Using the material below, copy every line where "scene" appears.
___
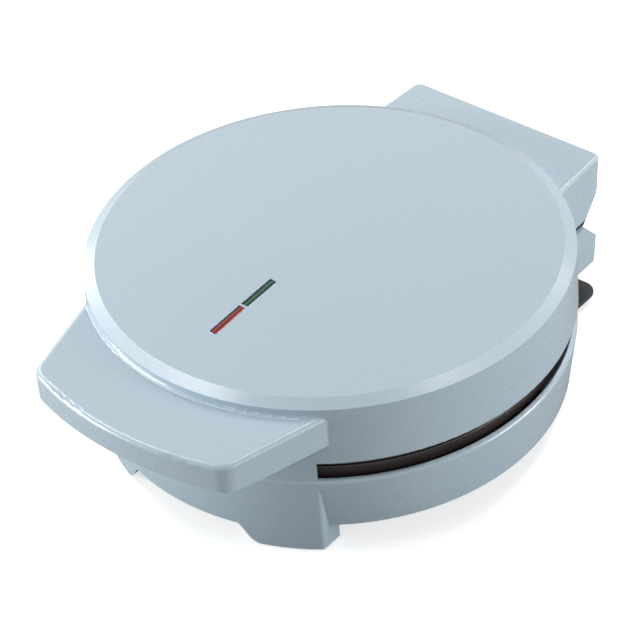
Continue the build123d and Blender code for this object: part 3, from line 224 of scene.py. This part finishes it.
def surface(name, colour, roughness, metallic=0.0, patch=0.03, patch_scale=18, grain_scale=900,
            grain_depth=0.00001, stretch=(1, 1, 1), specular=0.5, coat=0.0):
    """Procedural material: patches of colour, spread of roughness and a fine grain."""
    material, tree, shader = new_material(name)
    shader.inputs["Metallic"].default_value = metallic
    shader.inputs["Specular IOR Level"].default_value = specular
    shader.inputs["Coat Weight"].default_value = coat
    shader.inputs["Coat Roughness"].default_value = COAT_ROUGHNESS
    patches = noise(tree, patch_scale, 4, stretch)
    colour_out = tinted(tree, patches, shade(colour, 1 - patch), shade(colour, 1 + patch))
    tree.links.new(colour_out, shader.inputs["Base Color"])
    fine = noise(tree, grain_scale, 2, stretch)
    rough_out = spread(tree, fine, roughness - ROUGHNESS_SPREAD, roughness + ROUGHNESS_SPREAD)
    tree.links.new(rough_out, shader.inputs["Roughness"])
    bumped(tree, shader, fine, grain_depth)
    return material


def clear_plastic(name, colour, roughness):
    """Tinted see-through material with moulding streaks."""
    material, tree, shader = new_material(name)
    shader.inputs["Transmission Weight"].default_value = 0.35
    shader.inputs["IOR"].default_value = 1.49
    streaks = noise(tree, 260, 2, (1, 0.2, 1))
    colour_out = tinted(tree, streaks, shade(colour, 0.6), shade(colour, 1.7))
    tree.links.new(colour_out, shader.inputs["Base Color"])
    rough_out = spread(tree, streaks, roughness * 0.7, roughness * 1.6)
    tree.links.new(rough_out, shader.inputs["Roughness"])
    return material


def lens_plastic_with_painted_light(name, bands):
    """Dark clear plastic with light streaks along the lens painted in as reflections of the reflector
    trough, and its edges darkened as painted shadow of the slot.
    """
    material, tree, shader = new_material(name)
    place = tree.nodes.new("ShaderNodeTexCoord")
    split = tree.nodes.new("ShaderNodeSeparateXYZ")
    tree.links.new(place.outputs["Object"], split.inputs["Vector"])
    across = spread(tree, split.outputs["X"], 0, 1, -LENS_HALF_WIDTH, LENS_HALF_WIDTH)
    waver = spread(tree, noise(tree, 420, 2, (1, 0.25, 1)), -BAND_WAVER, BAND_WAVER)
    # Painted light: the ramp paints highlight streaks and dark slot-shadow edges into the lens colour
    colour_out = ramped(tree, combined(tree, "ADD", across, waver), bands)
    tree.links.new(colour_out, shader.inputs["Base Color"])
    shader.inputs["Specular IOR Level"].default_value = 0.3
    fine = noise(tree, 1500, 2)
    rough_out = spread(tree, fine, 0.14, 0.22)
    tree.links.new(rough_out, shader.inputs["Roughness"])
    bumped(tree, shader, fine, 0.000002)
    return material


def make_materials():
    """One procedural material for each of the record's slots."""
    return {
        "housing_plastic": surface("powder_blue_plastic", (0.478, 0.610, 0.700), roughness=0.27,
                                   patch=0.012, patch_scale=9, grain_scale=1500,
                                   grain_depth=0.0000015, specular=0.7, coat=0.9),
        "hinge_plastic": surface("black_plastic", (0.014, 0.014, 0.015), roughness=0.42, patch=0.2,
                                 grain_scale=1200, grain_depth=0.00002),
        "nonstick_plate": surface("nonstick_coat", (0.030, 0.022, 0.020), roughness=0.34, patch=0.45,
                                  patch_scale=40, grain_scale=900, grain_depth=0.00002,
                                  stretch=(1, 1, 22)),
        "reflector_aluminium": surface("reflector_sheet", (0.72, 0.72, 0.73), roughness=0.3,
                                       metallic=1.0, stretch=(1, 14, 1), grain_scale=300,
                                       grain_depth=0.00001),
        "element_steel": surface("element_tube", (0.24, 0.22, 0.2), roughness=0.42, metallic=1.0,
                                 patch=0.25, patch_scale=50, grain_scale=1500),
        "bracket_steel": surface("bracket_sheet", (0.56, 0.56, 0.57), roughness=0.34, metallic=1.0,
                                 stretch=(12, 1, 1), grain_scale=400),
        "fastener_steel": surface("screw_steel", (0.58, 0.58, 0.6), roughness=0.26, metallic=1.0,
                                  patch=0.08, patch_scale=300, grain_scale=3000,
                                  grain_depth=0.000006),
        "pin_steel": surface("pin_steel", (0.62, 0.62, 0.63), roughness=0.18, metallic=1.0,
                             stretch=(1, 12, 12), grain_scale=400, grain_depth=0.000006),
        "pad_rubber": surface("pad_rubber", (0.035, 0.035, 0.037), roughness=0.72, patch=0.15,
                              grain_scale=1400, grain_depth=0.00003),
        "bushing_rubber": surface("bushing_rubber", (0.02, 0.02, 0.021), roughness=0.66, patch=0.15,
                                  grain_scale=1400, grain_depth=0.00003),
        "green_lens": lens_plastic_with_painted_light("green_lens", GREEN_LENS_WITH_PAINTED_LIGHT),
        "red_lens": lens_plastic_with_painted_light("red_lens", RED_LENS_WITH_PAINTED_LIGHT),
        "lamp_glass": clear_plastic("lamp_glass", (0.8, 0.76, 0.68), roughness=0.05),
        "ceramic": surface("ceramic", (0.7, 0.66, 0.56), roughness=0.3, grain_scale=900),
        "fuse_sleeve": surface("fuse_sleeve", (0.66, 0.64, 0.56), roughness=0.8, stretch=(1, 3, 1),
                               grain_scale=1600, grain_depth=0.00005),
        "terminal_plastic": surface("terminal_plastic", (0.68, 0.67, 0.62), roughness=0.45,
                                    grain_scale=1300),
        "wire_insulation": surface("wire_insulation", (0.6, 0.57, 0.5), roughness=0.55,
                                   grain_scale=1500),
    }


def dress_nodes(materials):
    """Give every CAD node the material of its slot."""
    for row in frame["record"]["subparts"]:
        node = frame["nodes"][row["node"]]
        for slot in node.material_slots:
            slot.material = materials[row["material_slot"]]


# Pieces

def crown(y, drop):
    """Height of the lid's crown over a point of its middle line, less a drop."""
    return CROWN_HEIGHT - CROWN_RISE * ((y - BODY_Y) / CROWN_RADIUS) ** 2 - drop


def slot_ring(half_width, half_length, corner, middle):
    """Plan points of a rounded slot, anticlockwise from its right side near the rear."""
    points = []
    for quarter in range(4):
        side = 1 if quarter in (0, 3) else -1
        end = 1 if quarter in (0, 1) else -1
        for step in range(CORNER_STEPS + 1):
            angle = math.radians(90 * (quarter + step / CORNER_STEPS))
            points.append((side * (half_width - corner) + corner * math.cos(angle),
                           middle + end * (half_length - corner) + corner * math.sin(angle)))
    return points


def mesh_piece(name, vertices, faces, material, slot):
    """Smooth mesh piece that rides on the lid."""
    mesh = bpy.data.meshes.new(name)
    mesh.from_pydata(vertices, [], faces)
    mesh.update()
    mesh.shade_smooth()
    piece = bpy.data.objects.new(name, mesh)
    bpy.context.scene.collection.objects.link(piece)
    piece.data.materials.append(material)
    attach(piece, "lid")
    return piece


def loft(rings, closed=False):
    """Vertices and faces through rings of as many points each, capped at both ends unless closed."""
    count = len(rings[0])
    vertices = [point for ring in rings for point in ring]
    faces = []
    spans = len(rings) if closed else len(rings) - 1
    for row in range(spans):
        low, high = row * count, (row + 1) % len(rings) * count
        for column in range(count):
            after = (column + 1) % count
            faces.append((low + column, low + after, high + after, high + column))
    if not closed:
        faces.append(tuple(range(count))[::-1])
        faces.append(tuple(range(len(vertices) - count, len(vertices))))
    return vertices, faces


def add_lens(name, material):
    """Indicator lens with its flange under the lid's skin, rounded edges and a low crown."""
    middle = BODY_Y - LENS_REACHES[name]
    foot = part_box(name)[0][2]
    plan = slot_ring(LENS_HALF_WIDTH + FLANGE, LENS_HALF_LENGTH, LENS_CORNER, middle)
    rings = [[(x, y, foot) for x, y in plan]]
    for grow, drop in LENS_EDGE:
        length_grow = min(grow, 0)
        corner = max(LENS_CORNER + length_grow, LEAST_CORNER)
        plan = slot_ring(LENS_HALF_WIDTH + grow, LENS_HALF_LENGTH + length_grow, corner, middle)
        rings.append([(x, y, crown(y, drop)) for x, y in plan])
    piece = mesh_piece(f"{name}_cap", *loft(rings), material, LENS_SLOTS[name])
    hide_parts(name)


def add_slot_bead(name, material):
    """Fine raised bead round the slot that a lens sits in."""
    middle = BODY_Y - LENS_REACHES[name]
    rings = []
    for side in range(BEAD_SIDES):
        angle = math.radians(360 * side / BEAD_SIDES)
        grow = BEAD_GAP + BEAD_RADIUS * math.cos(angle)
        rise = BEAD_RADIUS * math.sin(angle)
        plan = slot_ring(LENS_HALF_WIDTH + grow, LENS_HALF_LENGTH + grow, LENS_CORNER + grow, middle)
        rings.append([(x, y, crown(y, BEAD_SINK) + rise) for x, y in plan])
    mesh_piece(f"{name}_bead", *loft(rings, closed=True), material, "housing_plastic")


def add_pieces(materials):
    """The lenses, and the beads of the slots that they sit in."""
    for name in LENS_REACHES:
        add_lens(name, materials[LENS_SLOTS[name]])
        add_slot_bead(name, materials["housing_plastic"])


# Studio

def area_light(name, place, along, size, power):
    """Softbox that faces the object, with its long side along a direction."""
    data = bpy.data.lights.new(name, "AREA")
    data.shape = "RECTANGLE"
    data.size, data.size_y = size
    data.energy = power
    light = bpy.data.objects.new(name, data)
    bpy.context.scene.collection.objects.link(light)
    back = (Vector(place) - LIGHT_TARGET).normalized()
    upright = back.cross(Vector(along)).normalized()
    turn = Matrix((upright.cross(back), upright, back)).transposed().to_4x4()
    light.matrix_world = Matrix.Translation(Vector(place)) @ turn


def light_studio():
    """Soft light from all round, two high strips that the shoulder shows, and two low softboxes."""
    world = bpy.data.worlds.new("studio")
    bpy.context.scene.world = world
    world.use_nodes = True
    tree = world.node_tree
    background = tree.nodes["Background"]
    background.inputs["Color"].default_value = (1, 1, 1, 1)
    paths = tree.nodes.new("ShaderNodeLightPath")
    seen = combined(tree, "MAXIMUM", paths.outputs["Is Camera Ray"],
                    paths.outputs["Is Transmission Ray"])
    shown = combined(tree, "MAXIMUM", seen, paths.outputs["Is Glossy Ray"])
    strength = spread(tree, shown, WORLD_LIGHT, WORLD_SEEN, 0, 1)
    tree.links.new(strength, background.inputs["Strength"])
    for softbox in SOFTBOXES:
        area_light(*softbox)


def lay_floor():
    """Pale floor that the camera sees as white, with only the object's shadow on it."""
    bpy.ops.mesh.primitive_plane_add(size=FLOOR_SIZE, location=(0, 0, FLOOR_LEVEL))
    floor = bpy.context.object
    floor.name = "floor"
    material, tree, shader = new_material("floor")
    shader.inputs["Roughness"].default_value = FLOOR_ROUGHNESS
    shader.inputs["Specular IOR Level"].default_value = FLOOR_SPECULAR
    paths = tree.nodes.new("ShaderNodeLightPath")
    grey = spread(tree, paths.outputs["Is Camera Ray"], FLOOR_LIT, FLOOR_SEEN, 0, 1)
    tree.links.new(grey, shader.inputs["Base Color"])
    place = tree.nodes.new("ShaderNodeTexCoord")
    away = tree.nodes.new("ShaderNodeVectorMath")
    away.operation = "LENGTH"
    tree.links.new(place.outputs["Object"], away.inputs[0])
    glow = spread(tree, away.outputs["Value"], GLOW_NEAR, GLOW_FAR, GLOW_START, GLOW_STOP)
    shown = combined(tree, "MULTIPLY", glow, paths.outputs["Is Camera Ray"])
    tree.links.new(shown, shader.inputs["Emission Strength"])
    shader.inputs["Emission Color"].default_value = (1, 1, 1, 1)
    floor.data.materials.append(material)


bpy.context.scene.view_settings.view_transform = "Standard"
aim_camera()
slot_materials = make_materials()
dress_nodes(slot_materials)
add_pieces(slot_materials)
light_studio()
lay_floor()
___
Task solution:
Continue the build123d and Blender code for this object: part 3, from line 224 of scene.py. This part finishes it.
    bpy.context.scene.collection.objects.link(piece)
    bpy.context.scene.collection.objects.link(light)
    bpy.context.scene.world = world
bpy.context.scene.view_settings.view_transform = "Standard"